▶ [Aim of the exercise]: Exactly repeat the lines starting at the one that holds "color([0.56, 0.28, 0.28])" and ending at the one that holds "cad_parts[obj.name] = obj". Both end lines count; leave out everything else.
============================================================
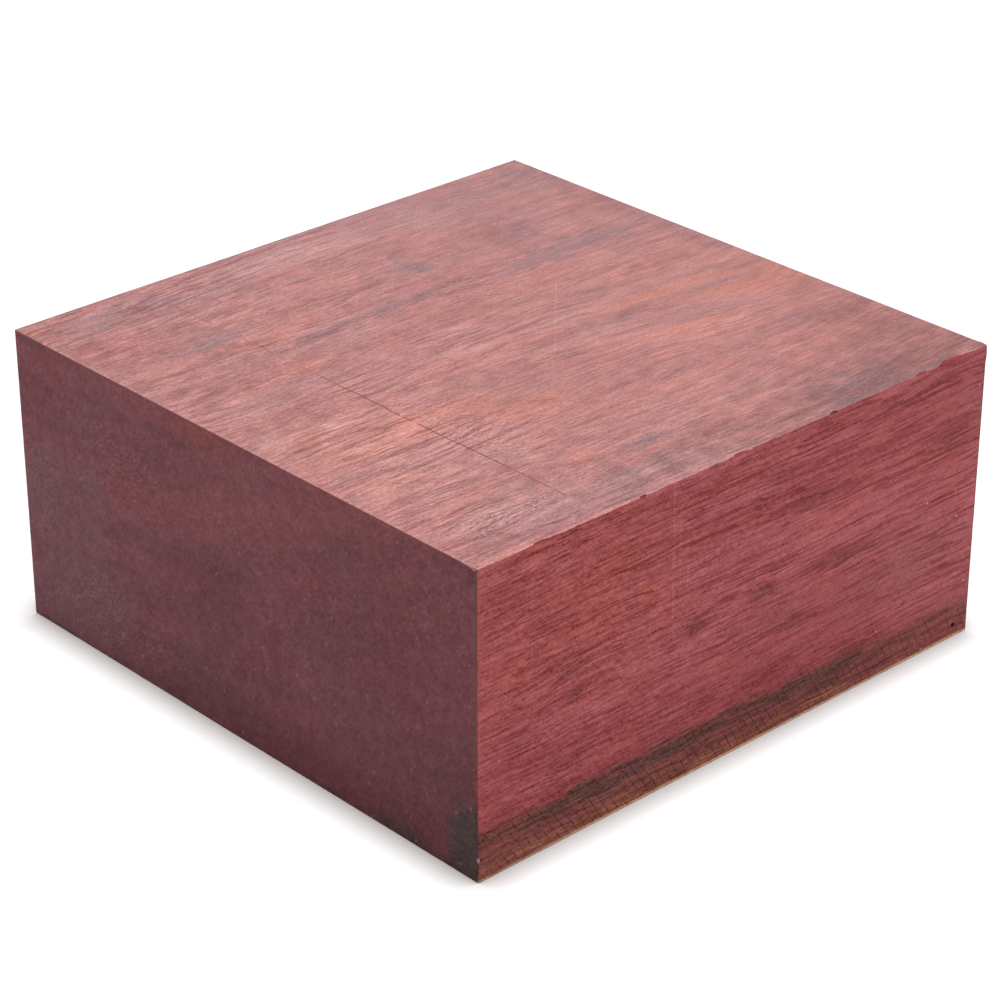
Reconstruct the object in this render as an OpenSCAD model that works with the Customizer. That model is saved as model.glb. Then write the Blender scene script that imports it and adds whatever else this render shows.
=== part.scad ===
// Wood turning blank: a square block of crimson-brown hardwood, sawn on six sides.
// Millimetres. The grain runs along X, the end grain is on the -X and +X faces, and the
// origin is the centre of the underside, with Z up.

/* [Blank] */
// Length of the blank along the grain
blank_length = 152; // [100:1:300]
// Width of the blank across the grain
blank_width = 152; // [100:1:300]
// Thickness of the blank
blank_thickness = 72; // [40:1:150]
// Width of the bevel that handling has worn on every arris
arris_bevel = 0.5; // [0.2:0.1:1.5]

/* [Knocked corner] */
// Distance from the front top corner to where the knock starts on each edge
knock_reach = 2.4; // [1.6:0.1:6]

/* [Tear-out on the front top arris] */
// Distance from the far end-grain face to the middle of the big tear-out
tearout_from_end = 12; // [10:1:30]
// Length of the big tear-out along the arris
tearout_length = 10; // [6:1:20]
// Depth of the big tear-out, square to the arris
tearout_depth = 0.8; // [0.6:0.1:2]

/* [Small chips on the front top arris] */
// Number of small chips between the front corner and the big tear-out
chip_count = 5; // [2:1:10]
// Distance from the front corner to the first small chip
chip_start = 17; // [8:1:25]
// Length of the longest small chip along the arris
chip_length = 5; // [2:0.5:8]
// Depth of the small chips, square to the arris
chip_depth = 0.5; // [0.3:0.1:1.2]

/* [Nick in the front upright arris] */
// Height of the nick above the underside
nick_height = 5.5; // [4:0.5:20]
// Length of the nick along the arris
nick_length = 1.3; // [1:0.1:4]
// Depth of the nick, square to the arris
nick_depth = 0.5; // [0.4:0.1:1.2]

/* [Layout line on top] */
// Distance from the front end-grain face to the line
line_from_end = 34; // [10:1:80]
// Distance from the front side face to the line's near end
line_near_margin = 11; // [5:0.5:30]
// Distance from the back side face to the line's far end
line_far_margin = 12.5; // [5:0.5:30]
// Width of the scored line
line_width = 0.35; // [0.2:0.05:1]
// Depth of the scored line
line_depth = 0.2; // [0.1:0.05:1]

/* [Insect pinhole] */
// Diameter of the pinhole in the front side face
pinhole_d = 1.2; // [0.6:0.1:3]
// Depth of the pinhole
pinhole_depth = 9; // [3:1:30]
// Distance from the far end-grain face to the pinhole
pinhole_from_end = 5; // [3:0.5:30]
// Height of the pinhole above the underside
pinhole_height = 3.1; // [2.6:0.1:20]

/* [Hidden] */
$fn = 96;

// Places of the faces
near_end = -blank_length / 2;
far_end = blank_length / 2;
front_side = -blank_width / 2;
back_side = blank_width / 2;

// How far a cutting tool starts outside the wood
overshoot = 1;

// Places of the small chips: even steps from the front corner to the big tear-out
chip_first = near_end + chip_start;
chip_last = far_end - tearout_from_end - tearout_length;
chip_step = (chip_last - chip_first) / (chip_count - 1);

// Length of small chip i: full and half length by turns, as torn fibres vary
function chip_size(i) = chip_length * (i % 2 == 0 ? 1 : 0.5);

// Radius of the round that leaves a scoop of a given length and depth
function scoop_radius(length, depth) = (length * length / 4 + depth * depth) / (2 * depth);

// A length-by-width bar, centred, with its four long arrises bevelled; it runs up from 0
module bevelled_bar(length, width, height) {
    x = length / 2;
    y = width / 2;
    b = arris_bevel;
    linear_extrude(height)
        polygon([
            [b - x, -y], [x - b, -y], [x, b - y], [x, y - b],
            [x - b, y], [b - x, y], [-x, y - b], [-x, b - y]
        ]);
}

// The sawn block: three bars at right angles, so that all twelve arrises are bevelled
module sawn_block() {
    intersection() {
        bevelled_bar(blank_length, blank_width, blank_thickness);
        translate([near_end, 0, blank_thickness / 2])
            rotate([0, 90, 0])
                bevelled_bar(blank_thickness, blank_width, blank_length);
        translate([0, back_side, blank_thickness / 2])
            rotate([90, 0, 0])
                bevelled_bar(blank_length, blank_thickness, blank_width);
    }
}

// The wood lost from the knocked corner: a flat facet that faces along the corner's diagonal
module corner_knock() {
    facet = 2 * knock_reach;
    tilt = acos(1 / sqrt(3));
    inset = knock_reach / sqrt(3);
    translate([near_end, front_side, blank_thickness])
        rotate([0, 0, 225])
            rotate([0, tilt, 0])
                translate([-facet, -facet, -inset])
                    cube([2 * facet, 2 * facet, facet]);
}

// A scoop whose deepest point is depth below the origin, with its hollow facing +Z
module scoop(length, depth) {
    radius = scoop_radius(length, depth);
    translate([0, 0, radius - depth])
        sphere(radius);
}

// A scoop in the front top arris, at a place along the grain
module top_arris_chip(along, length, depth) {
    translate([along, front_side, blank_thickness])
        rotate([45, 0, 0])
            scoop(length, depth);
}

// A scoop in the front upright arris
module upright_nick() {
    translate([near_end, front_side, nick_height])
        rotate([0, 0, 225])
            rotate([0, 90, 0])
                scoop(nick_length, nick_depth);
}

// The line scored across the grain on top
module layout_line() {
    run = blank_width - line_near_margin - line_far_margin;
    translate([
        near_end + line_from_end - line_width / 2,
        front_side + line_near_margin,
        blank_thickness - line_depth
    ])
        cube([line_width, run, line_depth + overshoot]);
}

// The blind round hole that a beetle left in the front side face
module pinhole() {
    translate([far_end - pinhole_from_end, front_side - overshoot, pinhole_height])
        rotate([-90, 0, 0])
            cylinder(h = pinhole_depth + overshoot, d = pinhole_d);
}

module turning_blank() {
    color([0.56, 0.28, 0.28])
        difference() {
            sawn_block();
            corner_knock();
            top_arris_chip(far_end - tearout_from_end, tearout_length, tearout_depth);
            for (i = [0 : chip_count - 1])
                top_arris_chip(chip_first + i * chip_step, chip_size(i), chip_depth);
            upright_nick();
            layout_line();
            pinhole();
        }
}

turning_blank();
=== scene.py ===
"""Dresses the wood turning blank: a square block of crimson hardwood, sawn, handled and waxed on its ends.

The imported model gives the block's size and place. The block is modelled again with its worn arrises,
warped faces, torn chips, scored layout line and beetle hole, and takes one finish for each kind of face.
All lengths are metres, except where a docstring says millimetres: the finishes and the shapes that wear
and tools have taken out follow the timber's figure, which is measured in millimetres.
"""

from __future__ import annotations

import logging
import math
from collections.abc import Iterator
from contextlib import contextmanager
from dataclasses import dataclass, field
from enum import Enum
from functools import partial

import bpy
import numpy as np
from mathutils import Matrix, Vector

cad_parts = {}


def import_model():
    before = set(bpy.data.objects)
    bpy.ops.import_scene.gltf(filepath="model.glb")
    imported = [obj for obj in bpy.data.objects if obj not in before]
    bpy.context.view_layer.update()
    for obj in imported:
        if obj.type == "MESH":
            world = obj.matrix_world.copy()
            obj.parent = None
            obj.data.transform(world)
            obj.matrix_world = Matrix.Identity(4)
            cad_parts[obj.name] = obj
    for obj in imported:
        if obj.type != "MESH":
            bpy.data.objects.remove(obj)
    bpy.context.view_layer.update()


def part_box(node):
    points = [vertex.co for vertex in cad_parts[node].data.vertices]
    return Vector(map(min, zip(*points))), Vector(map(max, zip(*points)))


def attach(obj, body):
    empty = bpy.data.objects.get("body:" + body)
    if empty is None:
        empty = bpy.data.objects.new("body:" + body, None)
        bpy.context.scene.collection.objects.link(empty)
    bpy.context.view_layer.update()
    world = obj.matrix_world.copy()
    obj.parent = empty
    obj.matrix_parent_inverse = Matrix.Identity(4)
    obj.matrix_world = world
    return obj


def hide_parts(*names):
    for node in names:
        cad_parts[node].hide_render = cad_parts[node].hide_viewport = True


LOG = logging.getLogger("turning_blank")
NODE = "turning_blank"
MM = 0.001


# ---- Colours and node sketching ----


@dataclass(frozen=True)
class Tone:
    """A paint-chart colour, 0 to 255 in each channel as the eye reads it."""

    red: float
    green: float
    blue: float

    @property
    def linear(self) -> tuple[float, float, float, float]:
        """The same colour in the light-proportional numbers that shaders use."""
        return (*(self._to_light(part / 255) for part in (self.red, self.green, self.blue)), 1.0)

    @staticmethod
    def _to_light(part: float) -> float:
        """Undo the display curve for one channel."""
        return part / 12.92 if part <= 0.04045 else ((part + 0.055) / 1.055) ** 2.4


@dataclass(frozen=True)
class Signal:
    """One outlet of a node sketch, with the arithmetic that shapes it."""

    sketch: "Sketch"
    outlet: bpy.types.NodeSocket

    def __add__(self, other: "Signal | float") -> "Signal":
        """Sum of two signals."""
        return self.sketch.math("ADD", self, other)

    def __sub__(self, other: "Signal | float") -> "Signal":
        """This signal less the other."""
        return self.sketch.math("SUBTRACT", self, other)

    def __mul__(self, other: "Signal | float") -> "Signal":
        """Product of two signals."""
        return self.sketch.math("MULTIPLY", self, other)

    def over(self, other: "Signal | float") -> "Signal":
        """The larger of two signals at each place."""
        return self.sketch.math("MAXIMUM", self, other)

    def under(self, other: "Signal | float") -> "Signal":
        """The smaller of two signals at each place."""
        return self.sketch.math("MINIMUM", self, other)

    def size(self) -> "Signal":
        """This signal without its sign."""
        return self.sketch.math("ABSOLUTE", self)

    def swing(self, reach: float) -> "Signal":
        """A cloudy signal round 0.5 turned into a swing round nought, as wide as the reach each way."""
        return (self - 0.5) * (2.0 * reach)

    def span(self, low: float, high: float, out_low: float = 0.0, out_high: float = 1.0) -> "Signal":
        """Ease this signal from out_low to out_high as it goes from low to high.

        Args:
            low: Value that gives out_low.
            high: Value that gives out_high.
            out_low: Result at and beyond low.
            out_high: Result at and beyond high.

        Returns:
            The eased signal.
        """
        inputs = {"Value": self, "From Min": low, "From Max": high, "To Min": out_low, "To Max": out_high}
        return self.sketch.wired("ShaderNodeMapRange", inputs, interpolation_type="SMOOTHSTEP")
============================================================
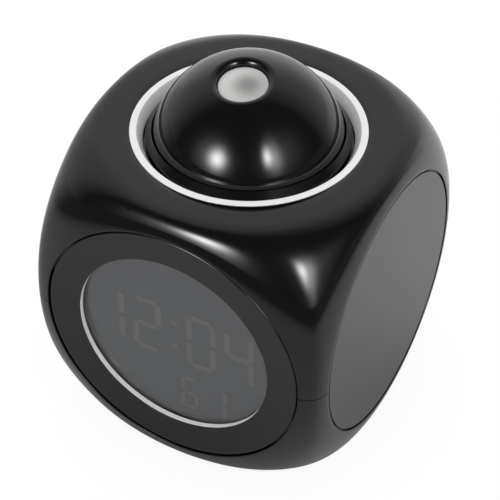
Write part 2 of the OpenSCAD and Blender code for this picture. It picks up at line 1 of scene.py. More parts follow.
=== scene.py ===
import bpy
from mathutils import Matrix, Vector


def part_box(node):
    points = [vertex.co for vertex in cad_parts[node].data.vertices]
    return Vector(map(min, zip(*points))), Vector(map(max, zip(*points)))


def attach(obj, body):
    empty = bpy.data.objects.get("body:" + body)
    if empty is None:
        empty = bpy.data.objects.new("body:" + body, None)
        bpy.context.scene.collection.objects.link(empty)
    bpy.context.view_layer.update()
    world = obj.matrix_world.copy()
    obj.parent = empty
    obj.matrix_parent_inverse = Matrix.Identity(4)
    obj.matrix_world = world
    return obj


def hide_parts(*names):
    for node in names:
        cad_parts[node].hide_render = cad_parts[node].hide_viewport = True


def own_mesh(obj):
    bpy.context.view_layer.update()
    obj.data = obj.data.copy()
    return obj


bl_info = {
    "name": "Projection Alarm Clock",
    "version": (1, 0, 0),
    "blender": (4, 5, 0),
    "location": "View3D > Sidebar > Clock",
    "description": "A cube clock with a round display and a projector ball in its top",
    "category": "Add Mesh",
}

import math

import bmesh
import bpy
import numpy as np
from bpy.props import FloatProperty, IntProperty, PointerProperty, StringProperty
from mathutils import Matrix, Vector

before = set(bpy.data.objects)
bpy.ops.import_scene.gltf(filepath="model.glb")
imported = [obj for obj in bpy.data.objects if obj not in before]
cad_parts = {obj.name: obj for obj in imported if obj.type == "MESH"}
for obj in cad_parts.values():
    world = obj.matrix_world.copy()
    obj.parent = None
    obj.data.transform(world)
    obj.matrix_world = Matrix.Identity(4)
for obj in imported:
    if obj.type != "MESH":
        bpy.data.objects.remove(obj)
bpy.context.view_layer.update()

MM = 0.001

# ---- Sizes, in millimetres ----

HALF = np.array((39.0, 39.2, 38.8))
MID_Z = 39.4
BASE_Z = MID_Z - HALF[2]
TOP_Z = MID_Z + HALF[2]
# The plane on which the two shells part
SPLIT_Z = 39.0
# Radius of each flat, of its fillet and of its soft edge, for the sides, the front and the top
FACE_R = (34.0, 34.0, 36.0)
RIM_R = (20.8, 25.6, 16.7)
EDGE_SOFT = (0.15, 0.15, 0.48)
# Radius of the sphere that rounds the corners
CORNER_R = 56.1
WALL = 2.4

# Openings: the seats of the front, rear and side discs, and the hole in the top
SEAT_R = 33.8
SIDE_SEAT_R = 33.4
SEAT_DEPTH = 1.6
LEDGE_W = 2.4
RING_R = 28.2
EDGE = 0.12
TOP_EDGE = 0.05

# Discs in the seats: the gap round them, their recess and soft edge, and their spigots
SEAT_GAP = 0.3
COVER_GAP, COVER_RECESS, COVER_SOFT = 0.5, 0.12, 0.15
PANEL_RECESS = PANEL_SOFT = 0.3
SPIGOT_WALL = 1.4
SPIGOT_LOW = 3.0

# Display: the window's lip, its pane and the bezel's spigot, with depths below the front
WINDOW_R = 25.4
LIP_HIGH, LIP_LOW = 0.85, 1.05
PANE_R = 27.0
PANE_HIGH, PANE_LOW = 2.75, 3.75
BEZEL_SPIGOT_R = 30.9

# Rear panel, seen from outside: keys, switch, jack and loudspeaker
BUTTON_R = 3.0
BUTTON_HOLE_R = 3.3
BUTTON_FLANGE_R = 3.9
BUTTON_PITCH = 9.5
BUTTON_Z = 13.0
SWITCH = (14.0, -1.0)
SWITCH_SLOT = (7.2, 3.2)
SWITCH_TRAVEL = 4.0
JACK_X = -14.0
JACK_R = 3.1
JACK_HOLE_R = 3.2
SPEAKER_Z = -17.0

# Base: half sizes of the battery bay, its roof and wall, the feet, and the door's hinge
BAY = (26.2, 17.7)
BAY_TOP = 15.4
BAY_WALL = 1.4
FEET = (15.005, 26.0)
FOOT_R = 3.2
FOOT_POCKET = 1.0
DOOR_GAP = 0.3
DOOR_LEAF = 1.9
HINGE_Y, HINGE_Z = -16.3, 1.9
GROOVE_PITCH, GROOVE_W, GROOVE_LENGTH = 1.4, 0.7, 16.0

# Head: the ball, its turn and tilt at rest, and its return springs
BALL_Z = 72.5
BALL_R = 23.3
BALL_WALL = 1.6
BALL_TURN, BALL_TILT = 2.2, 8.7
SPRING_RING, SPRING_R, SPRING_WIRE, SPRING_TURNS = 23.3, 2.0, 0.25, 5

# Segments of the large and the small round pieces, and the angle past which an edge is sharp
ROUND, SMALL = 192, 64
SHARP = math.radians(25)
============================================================
▶ [Solution]:
    color([0.56, 0.28, 0.28])
        difference() {
            sawn_block();
            corner_knock();
            top_arris_chip(far_end - tearout_from_end, tearout_length, tearout_depth);
            for (i = [0 : chip_count - 1])
                top_arris_chip(chip_first + i * chip_step, chip_size(i), chip_depth);
            upright_nick();
            layout_line();
            pinhole();
        }
}

turning_blank();
=== scene.py ===
"""Dresses the wood turning blank: a square block of crimson hardwood, sawn, handled and waxed on its ends.

The imported model gives the block's size and place. The block is modelled again with its worn arrises,
warped faces, torn chips, scored layout line and beetle hole, and takes one finish for each kind of face.
All lengths are metres, except where a docstring says millimetres: the finishes and the shapes that wear
and tools have taken out follow the timber's figure, which is measured in millimetres.
"""

from __future__ import annotations

import logging
import math
from collections.abc import Iterator
from contextlib import contextmanager
from dataclasses import dataclass, field
from enum import Enum
from functools import partial

import bpy
import numpy as np
from mathutils import Matrix, Vector

cad_parts = {}


def import_model():
    before = set(bpy.data.objects)
    bpy.ops.import_scene.gltf(filepath="model.glb")
    imported = [obj for obj in bpy.data.objects if obj not in before]
    bpy.context.view_layer.update()
    for obj in imported:
        if obj.type == "MESH":
            world = obj.matrix_world.copy()
            obj.parent = None
            obj.data.transform(world)
            obj.matrix_world = Matrix.Identity(4)
            cad_parts[obj.name] = obj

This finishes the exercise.